30/07/17

L'introduzione da "Le rovine e l'ombra", in vendita in libreria.





Introduzione tratta da Le rovine e l'ombra, in tutte le librerie in questi giorni (edizioni Castelvecchi)


Ho letto un giorno tra centinaia di notizie trascurabili, che durante la ferocissima Guerra Civile in Siria è accaduto anche un piccolo miracolo: gli abitanti di Dārayyā, quartiere alla periferia di Damasco, ridotto in poltiglia dopo cinque anni di bombardamenti e l’assedio del regime, hanno salvato 15 mila libri dagli appartamenti e dalle scuole distrutte trasportandoli al sicuro in un grande scantinato sottoterra, trasformato in biblioteca. 

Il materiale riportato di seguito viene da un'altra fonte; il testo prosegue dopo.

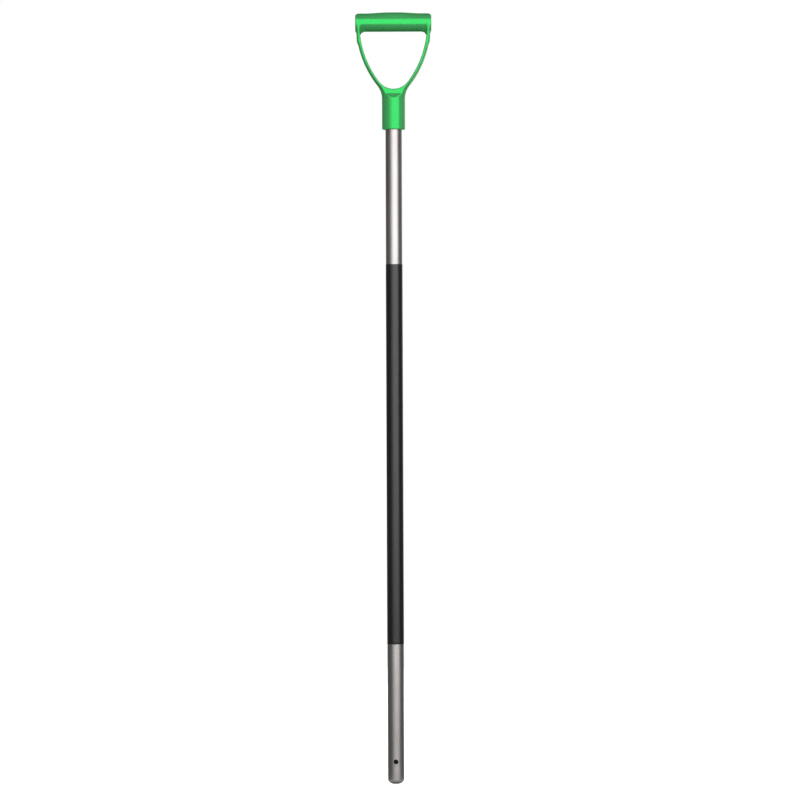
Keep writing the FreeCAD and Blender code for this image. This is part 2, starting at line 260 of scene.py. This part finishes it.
def crossbar(x, y, h):
    """Round bar with a low palm swell along its top, and end edges that are rounder on top than in front."""
    lift = (h - BAR_UNDERSIDE - BAR_RADIUS) / BAR_RADIUS
    swell = PALM_SWELL * blended(np.abs(x), SWELL_REACH, SWELL_FLAT) * blended(lift, SWELL_START, 1.0)
    side = np.hypot(y, h - swell - BAR_UNDERSIDE - BAR_RADIUS) - BAR_RADIUS
    rounder = blended(lift, TOP_ROUND_START, 1.0)
    rounding = BAR_FRONT_END_ROUND + (BAR_TOP_END_ROUND - BAR_FRONT_END_ROUND) * rounder
    return rounded_overlap(side, np.abs(x) - BAR_HALF_LENGTH, rounding)


def corner_web(x, y, h):
    """Webs that round the corners between the arms and the underside of the crossbar."""
    arm_x, arm_h = side_arc_centre()
    middle_h = BAR_UNDERSIDE - CORNER_ROUND
    middle_x = arm_x + math.sqrt((OPENING_SIDE_RADIUS - CORNER_ROUND) ** 2 - (arm_h - middle_h) ** 2)
    beside = np.abs(x) - middle_x
    above = h - middle_h
    hollow = CORNER_ROUND - np.hypot(beside, above)
    low_sides = np.maximum(-beside, -above)
    high_sides = np.maximum(beside - CORNER_ROUND - ARM_THICKNESS / 2, above - WEB_TOP)
    web = np.maximum(hollow, np.maximum(low_sides, high_sides))
    slope = (np.abs(y) + BAR_UNDERSIDE + BAR_RADIUS - h) / math.sqrt(2.0) - BAR_RADIUS
    return rounded_overlap(web, slope, WEB_EDGE_ROUND)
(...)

A questo sotterraneo è stato dato anche un nome – Fajr, ovvero ‘alba’ – e gli uomini che lo gestiscono – il loro capo si chiama Ahmad – lo tengono aperto, bombardamenti permettendo, dalle 11 del mattino alle 5 del pomeriggio. 

Così, ogni giorno, venti, venticinque persone si fermano a leggere al riparo dei barili-bomba, prendono un libro in prestito e lo portano al fronte, la prima linea dietro casa, la casa che non c’è più e che ora è soltanto un ammasso di rovine. Fuori dal romanticismo che una notizia del genere può inspirare, mi ha incuriosito l’istinto primitivo che sembra aver mosso questi uomini, pressati da ben altre urgenze. Se hanno sentito il bisogno di preservare qualcosa così gelosamente e di farne una sorta di simbolo di sopravvivenza o di rinascita significa che anche sotto (o dentro) le rovine è possibile trovare vita. 

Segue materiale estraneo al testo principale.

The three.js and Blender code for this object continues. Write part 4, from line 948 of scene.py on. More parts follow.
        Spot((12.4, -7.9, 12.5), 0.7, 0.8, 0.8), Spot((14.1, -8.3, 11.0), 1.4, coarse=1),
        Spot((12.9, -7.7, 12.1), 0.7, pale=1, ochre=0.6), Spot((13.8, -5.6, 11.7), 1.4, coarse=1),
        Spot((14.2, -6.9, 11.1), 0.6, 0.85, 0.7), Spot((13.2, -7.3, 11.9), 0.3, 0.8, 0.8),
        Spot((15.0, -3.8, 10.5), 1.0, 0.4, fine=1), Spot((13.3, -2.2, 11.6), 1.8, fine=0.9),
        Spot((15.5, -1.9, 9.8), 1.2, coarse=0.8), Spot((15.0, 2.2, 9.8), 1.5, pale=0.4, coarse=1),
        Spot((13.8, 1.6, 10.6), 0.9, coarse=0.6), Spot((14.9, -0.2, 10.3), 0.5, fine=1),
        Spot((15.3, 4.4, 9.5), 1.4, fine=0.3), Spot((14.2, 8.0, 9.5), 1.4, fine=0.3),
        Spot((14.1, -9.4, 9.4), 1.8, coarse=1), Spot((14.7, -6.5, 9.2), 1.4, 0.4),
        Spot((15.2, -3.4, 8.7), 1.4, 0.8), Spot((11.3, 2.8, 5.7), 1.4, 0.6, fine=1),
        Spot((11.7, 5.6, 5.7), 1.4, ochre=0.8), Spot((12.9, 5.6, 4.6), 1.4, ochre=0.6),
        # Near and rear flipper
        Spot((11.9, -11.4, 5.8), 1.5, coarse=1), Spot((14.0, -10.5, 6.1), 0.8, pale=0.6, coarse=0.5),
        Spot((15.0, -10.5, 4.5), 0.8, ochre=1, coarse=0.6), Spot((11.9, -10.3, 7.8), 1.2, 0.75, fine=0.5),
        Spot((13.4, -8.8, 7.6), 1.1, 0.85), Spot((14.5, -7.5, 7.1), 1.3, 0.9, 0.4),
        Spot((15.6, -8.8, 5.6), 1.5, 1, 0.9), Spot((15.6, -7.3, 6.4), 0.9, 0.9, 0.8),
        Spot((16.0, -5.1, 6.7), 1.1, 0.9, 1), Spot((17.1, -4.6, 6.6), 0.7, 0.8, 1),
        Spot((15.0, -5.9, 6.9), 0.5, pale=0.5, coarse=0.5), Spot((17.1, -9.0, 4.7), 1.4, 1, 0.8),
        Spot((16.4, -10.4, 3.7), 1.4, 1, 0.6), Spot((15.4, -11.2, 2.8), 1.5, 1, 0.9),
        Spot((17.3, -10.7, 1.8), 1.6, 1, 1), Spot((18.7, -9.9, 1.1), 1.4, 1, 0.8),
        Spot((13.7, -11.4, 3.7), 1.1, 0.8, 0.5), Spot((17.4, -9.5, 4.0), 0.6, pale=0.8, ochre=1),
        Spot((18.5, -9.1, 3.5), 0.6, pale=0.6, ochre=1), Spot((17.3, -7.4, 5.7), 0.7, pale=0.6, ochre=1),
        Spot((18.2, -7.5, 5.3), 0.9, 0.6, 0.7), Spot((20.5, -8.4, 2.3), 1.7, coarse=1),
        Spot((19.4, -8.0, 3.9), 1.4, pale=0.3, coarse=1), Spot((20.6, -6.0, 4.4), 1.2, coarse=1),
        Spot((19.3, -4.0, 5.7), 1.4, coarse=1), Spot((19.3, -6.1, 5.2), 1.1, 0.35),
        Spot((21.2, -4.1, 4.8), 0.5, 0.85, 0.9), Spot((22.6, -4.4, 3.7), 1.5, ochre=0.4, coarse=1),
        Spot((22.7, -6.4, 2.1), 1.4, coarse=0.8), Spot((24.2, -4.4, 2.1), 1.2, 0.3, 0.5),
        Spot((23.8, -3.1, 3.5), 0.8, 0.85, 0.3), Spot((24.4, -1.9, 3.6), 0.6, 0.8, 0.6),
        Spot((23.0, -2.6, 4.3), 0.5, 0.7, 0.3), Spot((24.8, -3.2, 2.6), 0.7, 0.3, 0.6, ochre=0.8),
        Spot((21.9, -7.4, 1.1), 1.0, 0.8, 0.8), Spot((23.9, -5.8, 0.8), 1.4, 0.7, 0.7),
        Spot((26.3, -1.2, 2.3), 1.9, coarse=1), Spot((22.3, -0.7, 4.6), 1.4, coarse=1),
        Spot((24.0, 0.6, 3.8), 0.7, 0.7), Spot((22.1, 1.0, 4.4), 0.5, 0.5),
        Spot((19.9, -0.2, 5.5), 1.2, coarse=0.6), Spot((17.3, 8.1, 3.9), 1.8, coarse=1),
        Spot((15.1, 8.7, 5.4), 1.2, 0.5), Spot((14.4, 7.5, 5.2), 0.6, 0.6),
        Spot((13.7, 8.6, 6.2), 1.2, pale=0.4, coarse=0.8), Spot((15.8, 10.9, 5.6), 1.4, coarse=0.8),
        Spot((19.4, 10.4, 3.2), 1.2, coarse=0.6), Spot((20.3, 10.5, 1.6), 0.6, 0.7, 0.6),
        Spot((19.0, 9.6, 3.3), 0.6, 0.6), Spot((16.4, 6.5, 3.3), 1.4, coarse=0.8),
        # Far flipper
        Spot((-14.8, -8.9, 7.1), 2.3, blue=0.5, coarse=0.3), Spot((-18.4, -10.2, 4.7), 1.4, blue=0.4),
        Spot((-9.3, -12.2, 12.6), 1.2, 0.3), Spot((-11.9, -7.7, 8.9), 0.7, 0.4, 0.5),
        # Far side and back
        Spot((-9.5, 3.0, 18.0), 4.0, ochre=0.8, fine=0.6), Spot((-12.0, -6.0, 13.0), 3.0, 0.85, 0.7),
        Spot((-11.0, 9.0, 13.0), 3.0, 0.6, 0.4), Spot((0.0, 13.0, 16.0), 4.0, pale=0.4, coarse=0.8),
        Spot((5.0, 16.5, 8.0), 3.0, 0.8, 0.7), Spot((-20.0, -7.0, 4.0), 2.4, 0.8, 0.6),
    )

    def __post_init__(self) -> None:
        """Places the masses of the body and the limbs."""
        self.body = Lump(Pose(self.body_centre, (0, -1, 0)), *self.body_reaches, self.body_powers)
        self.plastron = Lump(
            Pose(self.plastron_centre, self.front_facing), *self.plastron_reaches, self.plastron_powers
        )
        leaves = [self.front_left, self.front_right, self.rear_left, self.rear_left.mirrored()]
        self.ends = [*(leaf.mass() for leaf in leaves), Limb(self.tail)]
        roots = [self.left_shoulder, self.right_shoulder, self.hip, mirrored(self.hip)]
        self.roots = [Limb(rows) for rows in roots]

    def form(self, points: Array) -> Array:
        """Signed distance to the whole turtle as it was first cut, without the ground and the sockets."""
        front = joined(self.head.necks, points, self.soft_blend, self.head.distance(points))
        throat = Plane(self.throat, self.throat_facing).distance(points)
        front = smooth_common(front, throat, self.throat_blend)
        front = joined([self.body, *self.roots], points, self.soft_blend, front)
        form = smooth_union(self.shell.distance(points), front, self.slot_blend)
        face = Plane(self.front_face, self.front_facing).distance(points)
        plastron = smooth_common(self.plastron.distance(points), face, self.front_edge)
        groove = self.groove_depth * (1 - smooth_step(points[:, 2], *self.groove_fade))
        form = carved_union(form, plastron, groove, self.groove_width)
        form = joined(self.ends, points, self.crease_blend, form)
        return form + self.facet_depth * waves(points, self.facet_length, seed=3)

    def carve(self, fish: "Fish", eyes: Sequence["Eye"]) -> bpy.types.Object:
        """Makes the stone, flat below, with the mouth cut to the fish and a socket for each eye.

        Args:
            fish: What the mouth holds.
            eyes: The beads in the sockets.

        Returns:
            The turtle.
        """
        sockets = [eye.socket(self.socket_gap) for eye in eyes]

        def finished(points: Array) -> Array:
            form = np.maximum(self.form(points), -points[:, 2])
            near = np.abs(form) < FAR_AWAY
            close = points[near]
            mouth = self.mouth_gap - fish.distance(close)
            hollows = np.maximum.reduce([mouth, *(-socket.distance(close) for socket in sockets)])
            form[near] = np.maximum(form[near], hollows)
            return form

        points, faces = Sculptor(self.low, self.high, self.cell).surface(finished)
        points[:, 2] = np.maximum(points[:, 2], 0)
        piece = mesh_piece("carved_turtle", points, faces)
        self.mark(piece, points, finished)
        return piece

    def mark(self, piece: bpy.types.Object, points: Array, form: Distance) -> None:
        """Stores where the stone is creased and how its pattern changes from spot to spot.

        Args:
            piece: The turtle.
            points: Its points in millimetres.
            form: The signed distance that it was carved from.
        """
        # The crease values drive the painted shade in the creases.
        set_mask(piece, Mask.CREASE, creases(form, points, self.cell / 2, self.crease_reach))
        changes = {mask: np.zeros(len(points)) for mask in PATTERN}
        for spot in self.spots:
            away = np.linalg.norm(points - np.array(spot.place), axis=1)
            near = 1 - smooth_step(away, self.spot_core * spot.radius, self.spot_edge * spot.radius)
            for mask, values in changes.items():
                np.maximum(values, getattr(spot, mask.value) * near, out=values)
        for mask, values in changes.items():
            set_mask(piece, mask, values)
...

Che anzi le rovine sono quel luogo dove la vita torna a scorrere. Le rovine infatti sono luoghi deputati a nascondere, a preservare ciò che non è stato completamente distrutto e può tornare a nascere. Le rovine – proprio per la loro attitudine al nascondimento – sono anche i luoghi dell’ombra. È facile, come hanno fatto i ribelli siriani, nascondere il loro sotterraneo-biblioteca sotto cumuli di rovine dove presumibilmente oggi nessuno ha più voglia di spingersi. 

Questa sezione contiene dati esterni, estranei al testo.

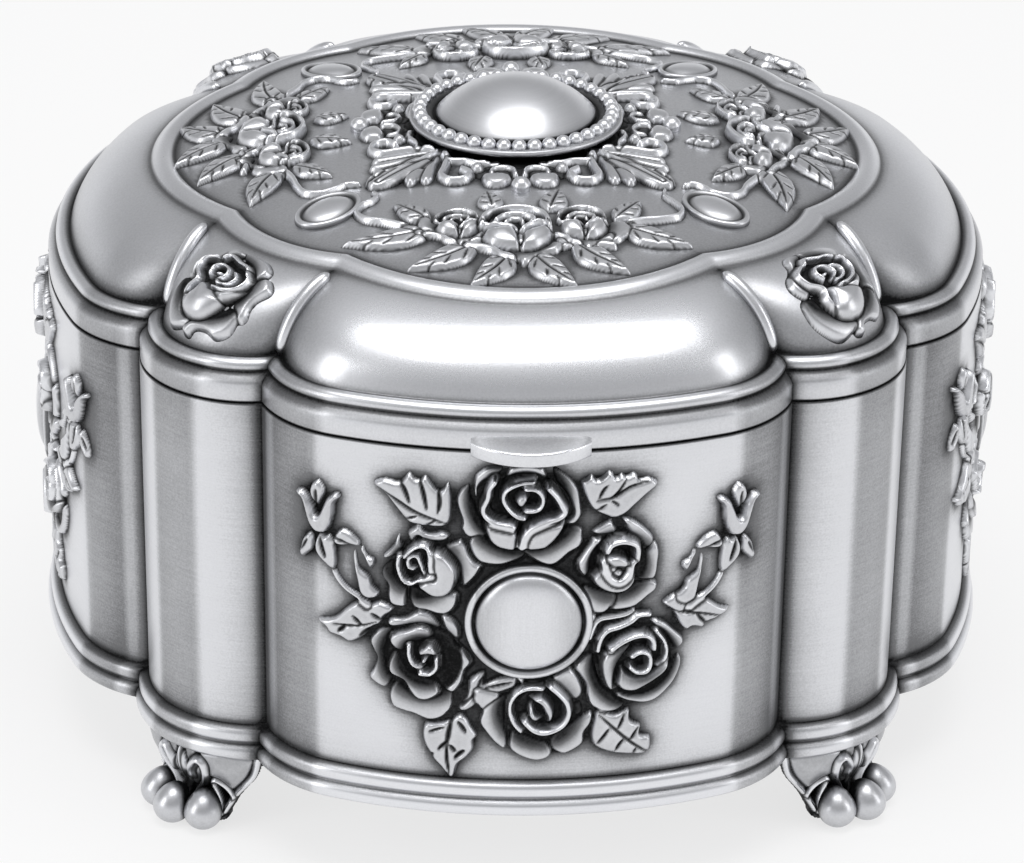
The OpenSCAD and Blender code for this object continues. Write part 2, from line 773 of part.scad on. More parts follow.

Nel sottosuolo, nell’ombra, come anticamente accadeva nelle arcaiche catacombe romane, la vita – e lo spirito che essa alimenta – ha potuto preservarsi, conservarsi, rinnovarsi. Anche l’ombra, infatti, è propizia alla vita. Come accade in natura, nelle estensioni dei sottoboschi, nel folto delle foreste, nel fondo degli oceani. Mi sembra che rovine e ombra siano due connotati sempre più precisi della contemporaneità. Del futuro non so dire. Molto dipenderà, naturalmente, da come si sapranno affrontare e gestire ombra e rovine. La cosa certa è che nessuno più può fare finta di nulla e fingere che il mondo sia un luogo pulito, sicuro, senza rovine e senza ombra. Ombra e rovine sono, anzi, territori sempre più estesi, e qualsiasi rinascita, personale o collettiva, dipenderà per forza – come per i dannati di Dārayyā  dalla capacità che si avrà di attraversare le rovine, di attraversare l’ombra.